— start of MATERIAL FOR THE TASK —
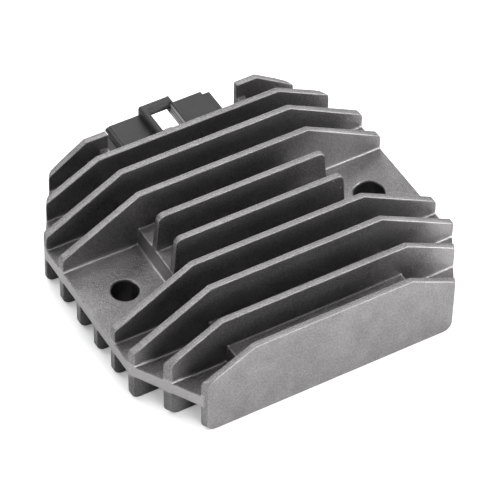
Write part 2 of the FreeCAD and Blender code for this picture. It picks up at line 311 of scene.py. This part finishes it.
castingLook = {
    "grain": {"range": (0.36, 0.64), "share": 0.7, "roughRange": (0.2, 0.8)},
    "patches": {"range": (0.3, 0.7), "share": 0.3},
    "sparkle": {"strength": 0.75, "tone": grey(0.6)},
    "paintedLightPools": {"tone": grey(0.6)},
    "dark": {"tone": grey(0.04)},
    "toneEdges": (1.1, 0.5),
    "shade": {"strength": 0.3, "tone": grey(0.02), "depth": 1.0 * mm, "fromFront": (1.2 * mm, 1.8 * mm)},
    "sanding": {"strength": 0.8, "dark": grey(0.22), "light": grey(0.43), "edges": (0.05 * mm, -0.1 * mm),
                "stretch": (1.0, 1.0, 0.75), "range": (0.35, 0.65), "fine": (2.0, 3.0, 0.7), "fineShare": 0.65,
                "cloud": (0.22, 3.0, 0.6), "cloudShare": 0.35},
    "crest": {"facing": (0.7, 0.95), "height": (17.8 * mm, 18.3 * mm), "dulling": 0.16, "bump": 1.6},
    "worn": {"range": (0.42, 0.6), "strength": 0.1, "tone": grey(0.5)},
    "crestPaintedHighlight": {"edges": (0.38, 0.53), "strength": 0.26, "tone": grey(0.6)},
    "crestPaintedShade": {"edges": (0.5, 0.62), "strength": 0.22, "tone": grey(0.03)},
    "fromFaces": (0.6 * mm, 1.2 * mm),
    "fillet": {"facing": (0.995, 0.9), "foot": (0.0, 0.05 * mm), "head": (1.1 * mm, 0.5 * mm), "strength": 0.65,
               "tone": grey(0.5)},
    "roof": {"across": (0.4 * mm, 0.2 * mm), "high": (0.45 * mm, 0.25 * mm), "arris": 0.7,
             "footStart": (-0.1 * mm, 0.0), "footEnd": (1.2 * mm, 0.7 * mm), "footHigh": (1.1 * mm, 0.7 * mm),
             "foot": 0.6, "abovePlate": (-0.2 * mm, -0.1 * mm)},
    "rim": {"facing": (0.25, 0.1), "head": (0.05 * mm, -0.1 * mm), "foot": (-0.1 * mm, 0.1 * mm), "strength": 0.45,
            "tone": grey(0.55)},
    "bore": {"edge": (0.4 * mm, 0.1 * mm), "deep": (0.05 * mm, -0.6 * mm), "top": 0.6, "tone": grey(0.18)},
}

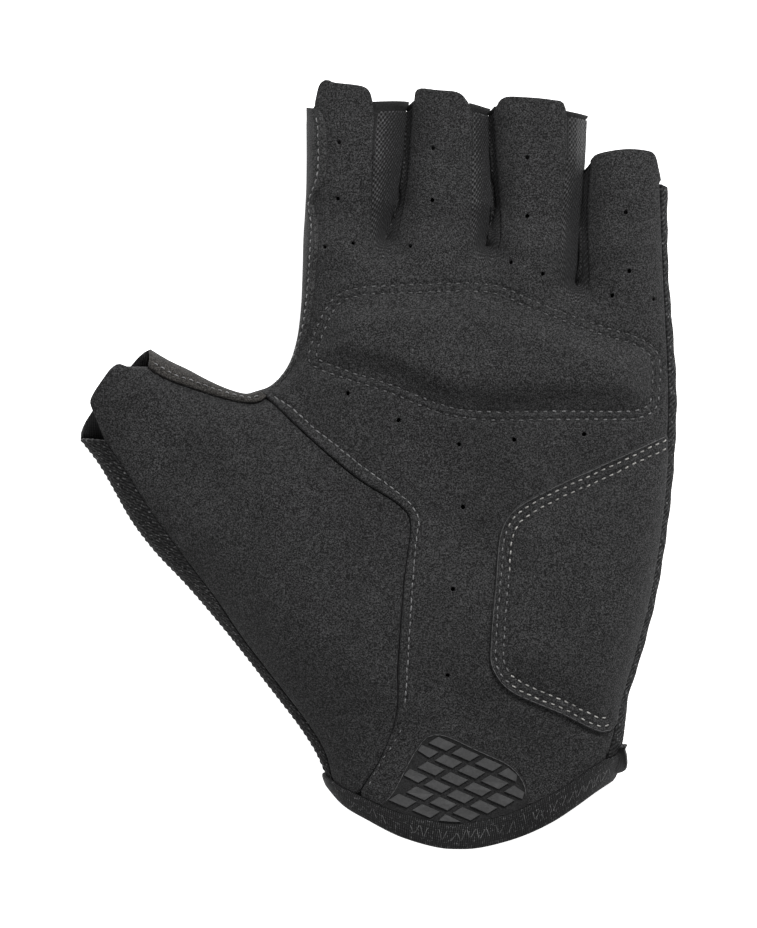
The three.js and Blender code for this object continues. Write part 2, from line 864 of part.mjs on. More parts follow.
const valleyLines = valleys.map((valley) => {
  const leather = valley.rows.map(planPoint);
  const slit = valley.rows.map(slitEdge);
  const count = Math.round(lineLength(leather) / facet);
  return { name: valley.name, leather: smooth(leather, count), slit: smooth(slit, count) };
});
const cuffSeamLine = smoothRows(cuffSeam);
const littleSeamLine = smoothRows(littleSeam, sideLines.little.length - 1);
const indexSeamLine = smoothRows(indexSeam, sideLines.index.length - 1);
const heelEdgeLine = smoothRows(heelEdge);
const thumbTopSeamLine = smoothRows(thumbTopSeam, sideLines.thumbTop.length - 1);
const thumbSideSeamLine = smoothRows(thumbSideSeam, sideLines.thumb.length - 1);

// The back's fabric turns up over both sides of the hand, and stops short of the cuff.
const wraps = {
  little: {
    edges: stretchEnds(sideLines.little, 0, -underGap),
    seams: stretchEnds(littleSeamLine, 0, -underGap),
  },
  thumb: {
    edges: stretchEnds(sideLines.thumb, 0, -underGap),
    seams: stretchEnds(thumbSideSeamLine, 0, -underGap),
  },
};

function reversed(line) {
  return [...line].reverse();
}

function corners(rows) {
  return subdivide(rows.map(planPoint));
}

// Panels.

function palmOutline() {
  const [indexMiddle, middleRing, ringLittle] = valleyLines;
  const cuffStart = thumbSeamLine[thumbSeamLine.length - 1].x;
  const cuffEnd = littleSeamLine[littleSeamLine.length - 1].x;
  return [
    ...reversed(littleSeamLine),
    ...corners(fingerFronts.little),
    ...reversed(ringLittle.leather),
    ...corners(fingerFronts.ring),
    ...reversed(middleRing.leather),
    ...corners(fingerFronts.middle),
    ...reversed(indexMiddle.leather),
    ...corners(fingerFronts.index),
    ...indexSeamLine.slice(0, -1),
    ...thumbSeamLine,
    ...betweenX(cuffSeamLine, cuffStart, cuffEnd),
  ];
}

function palmPanel() {
  const { sheet, faces } = panelSheet(shrink(palmOutline(), seamGap), 'palm');
  const depth = (node) => {
    const fromSeam = lineDistance(node.point.x, node.point.y, thumbSeamLine);
    return { outer: palmLap * (1 - ease(fromSeam / palmLapWidth)), inner: -leatherWall };
  };
  return solidFromSheet(sheet, faces, depth);
}

function thumbPanel() {
  const cuffStart = thumbSideSeamLine[thumbSideSeamLine.length - 1].x;
  const cuffEnd = thumbSeamLine[thumbSeamLine.length - 1].x;
  const outline = [
    ...thumbTopSeamLine.slice(1),
    ...corners(thumbFront),
    ...thumbSideSeamLine,
    ...betweenX(cuffSeamLine, cuffStart, cuffEnd),
    ...reversed(thumbSeamLine),
  ];
  const { sheet, faces } = panelSheet(shrink(outline, seamGap), 'palm');
  return solidFromSheet(sheet, faces, evenWall(leatherWall));
}

function sideStrip(edgeLine, seamLine, atStart, atEnd) {
  const edges = stretchEnds(edgeLine, -atStart, -atEnd);
  const seams = stretchEnds(seamLine, -atStart, -atEnd);
  const { sheet, faces } = bandSheet(edges, seams, true);
  return solidFromSheet(sheet, faces, evenWall(stripWall));
}

function fourchette(valley) {
  const { sheet, faces } = bandSheet(valley.slit, valley.leather, false);
  return solidFromSheet(sheet, faces, evenWall(meshWall));
}

// The back's front edge on one finger, between the ends of the finger's two sides.
function backFront(from, along, to) {
  const middle = new THREE.Vector2((from.x + to.x) / 2, planY(along));
  return subdivide([from, middle, to]).slice(1, -1);
}

function backOutline() {
  const clear = backInset + underGap;
  const underValley = (valley) => underSeam(valley.slit, valley.leather, clear);
  const [indexMiddle, middleRing, ringLittle] = valleyLines.map(underValley);
  const littleUnder = underSeam(wraps.little.edges, wraps.little.seams, backInset);
  const thumbUnder = underSeam(wraps.thumb.edges, wraps.thumb.seams, backInset);
  const cuffClear = cuffSeamLine.map((point) => new THREE.Vector2(point.x, point.y + underGap));
  const indexUnder = underSeam(sideLines.index, indexSeamLine, clear);
  const cuffStart = thumbUnder[thumbUnder.length - 1].x;
  const cuffEnd = littleUnder[littleUnder.length - 1].x;
  return [
    ...reversed(littleUnder),
    ...backFront(littleUnder[0], backFronts.little, ringLittle[ringLittle.length - 1]),
    ...reversed(ringLittle),
    ...backFront(ringLittle[0], backFronts.ring, middleRing[middleRing.length - 1]),
    ...reversed(middleRing),
    ...backFront(middleRing[0], backFronts.middle, indexMiddle[indexMiddle.length - 1]),
    ...reversed(indexMiddle),
    ...backFront(indexMiddle[0], backFronts.index, indexUnder[0]),
    ...indexUnder.slice(0, -1),
    ...underSeam(sideLines.thumbTop, thumbTopSeamLine, clear),
    ...corners(thumbBackFront),
    ...thumbUnder,
    ...betweenX(cuffClear, cuffStart, cuffEnd),
  ];
}

function backPanel() {
  const base = panelSheet(backOutline(), 'back', coarseFacet);
  const littleWrap = bandSheet(wraps.little.edges, wraps.little.seams, false);
  const thumbWrap = bandSheet(wraps.thumb.edges, wraps.thumb.seams, true);
  const { sheet, faces } = joinSheets([base, littleWrap, thumbWrap]);
  return solidFromSheet(sheet, faces, evenWall(meshWall));
}

// The gel cushion under the palm's leather, inside the knuckle stitching.
function knucklePad() {
  const { sheet, faces } = panelSheet(shrink(anticlockwise(knuckleOutline), knucklePadMargin), 'palm');
  const top = -leatherWall - seamGap;
  const depth = (node) => {
    const swell = knuckleSwellAt(node.point.x, node.point.y);
    return { outer: top, inner: top - knucklePadBase - swell };
  };
  return solidFromSheet(sheet, faces, depth);
}

// The padded leather sewn onto the little finger side of the heel.
function heelPad() {
  const start = heelEdgeLine[heelEdgeLine.length - 1].y;
  const end = heelEdgeLine[0].y;
  const side = littleSeamLine.filter((point) => point.y > start + seamGap && point.y < end - seamGap);
  const outline = shrink(anticlockwise([...heelEdgeLine, ...reversed(side)]), padGap);
  const ring = [...outline, outline[0]];
  const { sheet, faces } = panelSheet(outline, 'palm');
  const depth = (node) => {
    const rise = heelSwell * ease(lineDistance(node.point.x, node.point.y, ring) / swellEdge);
    return { outer: seamGap + heelPadWall + rise, inner: seamGap };
  };
  return solidFromSheet(sheet, faces, depth);
}

function treadBlock(middle) {
  const across = new THREE.Vector2(Math.cos(treadTilt), Math.sin(treadTilt));
  const along = new THREE.Vector2(-across.y, across.x);
  const lean = treadLean / 2;
  const shape = [
    [-treadLength / 2 - lean, -treadWidth / 2],
    [treadLength / 2 - lean, -treadWidth / 2],
    [treadLength / 2 + lean, treadWidth / 2],
    [-treadLength / 2 + lean, treadWidth / 2],
  ];
  return shape.map(([a, b]) => middle.clone().addScaledVector(across, a).addScaledVector(along, b));
}

// Rows of leaning blocks, every second row moved on by half a block.
function treadBlocks(outline) {
  const across = new THREE.Vector2(Math.cos(treadTilt), Math.sin(treadTilt));
  const along = new THREE.Vector2(-across.y, across.x);
  const box = new THREE.Box2().setFromPoints(outline);
  const middle = box.getCenter(new THREE.Vector2());
  const reach = box.getSize(new THREE.Vector2()).length() / 2;
  const rows = Math.ceil(reach / treadPitchAlong);
  const columns = Math.ceil(reach / treadPitchAcross);
  const blocks = [];
  for (let row = -rows; row <= rows; row += 1) {
    for (let column = -columns; column <= columns; column += 1) {
      const place = middle.clone();
      place.addScaledVector(across, (column + (row % 2 === 0 ? 0 : 0.5)) * treadPitchAcross);
      place.addScaledVector(along, row * treadPitchAlong);
      const block = treadBlock(place);
      if (block.every((corner) => isInside(corner, outline))) {
        blocks.push(block);
      }
    }
  }
  return blocks;
}

function toManifold(geometry) {
  const bare = geometry.clone();
  bare.deleteAttribute('normal');
  const mesh = { numProp: 3, vertProperties: bare.attributes.position.array };
  return new wasm.Manifold(new wasm.Mesh({ ...mesh, triVerts: Uint32Array.from(bare.index.array) }));
}

function fromManifold(solid) {
  const { vertProperties, triVerts } = solid.getMesh();
  const geometry = new THREE.BufferGeometry();
  geometry.setAttribute('position', new THREE.BufferAttribute(vertProperties, 3));
  geometry.setIndex(new THREE.BufferAttribute(triVerts, 1));
  geometry.computeVertexNormals();
  return geometry;
}

function treadPatch() {
  const ends = patchTop.map(planPoint);
  const bottom = betweenX(cuffSeamLine, ends[0].x, ends[ends.length - 1].x);
  const outline = anticlockwise([...smooth(ends), ...reversed(bottom)]);
  const base = panelSheet(shrink(outline, padGap), 'palm');
  const baseTop = seamGap + patchWall;
  const baseDepth = () => ({ outer: baseTop, inner: seamGap });
  let solid = toManifold(solidFromSheet(base.sheet, base.faces, baseDepth));
  const margin = shrink(outline, treadBorder);
  for (const block of treadBlocks(margin)) {
    const { sheet, faces } = panelSheet(block, 'palm');
    const depth = () => ({ outer: baseTop + treadHeight, inner: baseTop - patchWall / 2 });
    solid = solid.add(toManifold(solidFromSheet(sheet, faces, depth)));
  }
  return fromManifold(solid);
}

// One ring of the cuff: over the palm's side from the thumb to the little finger, and back under.
function cuffRing(line, lift) {
  const last = line.length - 1;
  const endNode = (point, way) => {
    const place = new THREE.Vector3(point.x, point.y, widestAt(point.x, point.y));
    return { point: place, normal: new THREE.Vector3(way, 0, 0) };
  };
  const inner = line.slice(1, -1);
  const over = inner.map((point) => {
    const node = skinAt(point.x, point.y, 'palm');
    node.point.addScaledVector(node.normal, lift);
    return node;
  });
  const under = reversed(inner).map((point) => skinAt(point.x, point.y, 'back'));
  return [endNode(line[0], -1), ...over, endNode(line[last], 1), ...under];
}

function cuffBinding() {
  const count = cuffSeamLine.length + 3;
  const seam = smoothRows(cuffSeam, count);
  const lip = smoothRows(cuffLip, count);
  const bands = 2;
  const rings = [];
  for (let i = 0; i <= bands; i += 1) {
    const line = seam.map((point, j) => point.clone().lerp(lip[j], i / bands));
    const ring = cuffRing(line, cuffLift);
    rings.push([...ring, ring[0]]);
  }
  const { sheet, faces } = joinSheets([gridSheet(rings, false)]);
  return solidFromSheet(sheet, faces, evenWall(cuffWall));
}

// The folded end of the wrist fastening, a loop that stands out beside the cuff.
function cuffTab() {
  const seamEnd = planPoint(cuffSeam[cuffSeam.length - 1]);
  const lipEnd = planPoint(cuffLip[cuffLip.length - 1]);
  const way = lipEnd.clone().sub(seamEnd);
  const length = way.length();
  way.normalize();
  const out = new THREE.Vector2(-way.y, way.x);
  const foot = seamEnd.clone().addScaledVector(out, seamGap);
  const place = (along, off) => {
    return foot.clone().addScaledVector(way, along).addScaledVector(out, off);
  };
  const shape = new THREE.Shape(tabShape.map((row) => place(row.along * length, row.out * tabReach)));
  const geometry = new THREE.ExtrudeGeometry(shape, { depth: tabHeight, bevelEnabled: false });
  geometry.translate(0, 0, widestAt(seamEnd.x, seamEnd.y) - tabHeight / 2);
  return geometry;
}

const group = new THREE.Group();

function addPart(name, geometry, material) {
  const mesh = new THREE.Mesh(geometry, material);
  mesh.name = name;
  group.add(mesh);
}

addPart('palm_panel', palmPanel(), suede);
addPart('thumb_panel', thumbPanel(), thumbSuede);
addPart('index_side_strip', sideStrip(sideLines.index, indexSeamLine, 0, seamGap), hemTape);
addPart('thumb_edge_strip', sideStrip(sideLines.thumbTop, thumbTopSeamLine, seamGap, 0), hemTape);
for (const valley of valleyLines) {
  addPart(`fourchette_${valley.name}`, fourchette(valley), knit);
}
addPart('back_panel', backPanel(), knit);
addPart('knuckle_pad', knucklePad(), gel);
addPart('heel_pad', heelPad(), suede);
addPart('tread_patch', treadPatch(), gripRubber);
addPart('cuff_binding', cuffBinding(), elastic);
addPart('cuff_tab', cuffTab(), elastic);

export default group;
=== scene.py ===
# Looks of the fingerless cycling glove, built around its CAD pieces.
# The tables and sizes are millimetres and shares, and metres() turns them into metres.

import math

import bpy
import numpy as np
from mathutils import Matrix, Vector
from mathutils.geometry import delaunay_2d_cdt


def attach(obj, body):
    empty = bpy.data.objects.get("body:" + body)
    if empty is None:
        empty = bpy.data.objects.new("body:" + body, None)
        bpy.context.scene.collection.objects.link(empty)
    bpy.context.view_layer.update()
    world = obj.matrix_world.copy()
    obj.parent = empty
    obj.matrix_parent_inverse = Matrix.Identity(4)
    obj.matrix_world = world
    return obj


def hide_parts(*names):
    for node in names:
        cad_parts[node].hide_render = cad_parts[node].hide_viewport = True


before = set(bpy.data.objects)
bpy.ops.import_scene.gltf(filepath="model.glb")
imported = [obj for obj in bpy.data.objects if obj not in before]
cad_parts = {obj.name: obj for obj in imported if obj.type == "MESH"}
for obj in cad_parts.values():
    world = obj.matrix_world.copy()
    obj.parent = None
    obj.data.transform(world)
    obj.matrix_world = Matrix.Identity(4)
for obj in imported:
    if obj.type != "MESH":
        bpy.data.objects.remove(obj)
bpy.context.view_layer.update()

# Plan sizes and heights, as in the CAD.
PALM_BREADTH = 95.5
THUMB_REACH = 58.5
HAND_LENGTH = 154.0
FINGER_LENGTH = 43.5
REST_ACROSS = 0.2
REST_ALONG = 0.6415
PALM_HEIGHT = 27.0
THUMB_HEIGHT = 20.0
THUMB_RIM = 15.0
BACK_RIM = 7.0
WIDEST = 0.42
BACK_INSET = 3.6
LEATHER = 1.1
MESH_WALL = 0.7
SLIT_HALF = 0.1
SWELL_EDGE = 7.5
KNUCKLE_MARGIN = 2.5
KNUCKLE_SWELL = 3.3
WALL_EXTENSION = 18.0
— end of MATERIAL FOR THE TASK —
* WRITTEN EXERCISE: Above are the records; from them, give again exactly the lines from the one containing "function addPart(name, geometry, material)" to the one containing "bpy.data.objects.remove(obj)", both lines included, and nothing more.

* RESPONSE TO THE EXERCISE:
function addPart(name, geometry, material) {
  const mesh = new THREE.Mesh(geometry, material);
  mesh.name = name;
  group.add(mesh);
}

addPart('palm_panel', palmPanel(), suede);
addPart('thumb_panel', thumbPanel(), thumbSuede);
addPart('index_side_strip', sideStrip(sideLines.index, indexSeamLine, 0, seamGap), hemTape);
addPart('thumb_edge_strip', sideStrip(sideLines.thumbTop, thumbTopSeamLine, seamGap, 0), hemTape);
for (const valley of valleyLines) {
  addPart(`fourchette_${valley.name}`, fourchette(valley), knit);
}
addPart('back_panel', backPanel(), knit);
addPart('knuckle_pad', knucklePad(), gel);
addPart('heel_pad', heelPad(), suede);
addPart('tread_patch', treadPatch(), gripRubber);
addPart('cuff_binding', cuffBinding(), elastic);
addPart('cuff_tab', cuffTab(), elastic);

export default group;
=== scene.py ===
# Looks of the fingerless cycling glove, built around its CAD pieces.
# The tables and sizes are millimetres and shares, and metres() turns them into metres.

import math

import bpy
import numpy as np
from mathutils import Matrix, Vector
from mathutils.geometry import delaunay_2d_cdt


def attach(obj, body):
    empty = bpy.data.objects.get("body:" + body)
    if empty is None:
        empty = bpy.data.objects.new("body:" + body, None)
        bpy.context.scene.collection.objects.link(empty)
    bpy.context.view_layer.update()
    world = obj.matrix_world.copy()
    obj.parent = empty
    obj.matrix_parent_inverse = Matrix.Identity(4)
    obj.matrix_world = world
    return obj


def hide_parts(*names):
    for node in names:
        cad_parts[node].hide_render = cad_parts[node].hide_viewport = True


before = set(bpy.data.objects)
bpy.ops.import_scene.gltf(filepath="model.glb")
imported = [obj for obj in bpy.data.objects if obj not in before]
cad_parts = {obj.name: obj for obj in imported if obj.type == "MESH"}
for obj in cad_parts.values():
    world = obj.matrix_world.copy()
    obj.parent = None
    obj.data.transform(world)
    obj.matrix_world = Matrix.Identity(4)
for obj in imported:
    if obj.type != "MESH":
        bpy.data.objects.remove(obj)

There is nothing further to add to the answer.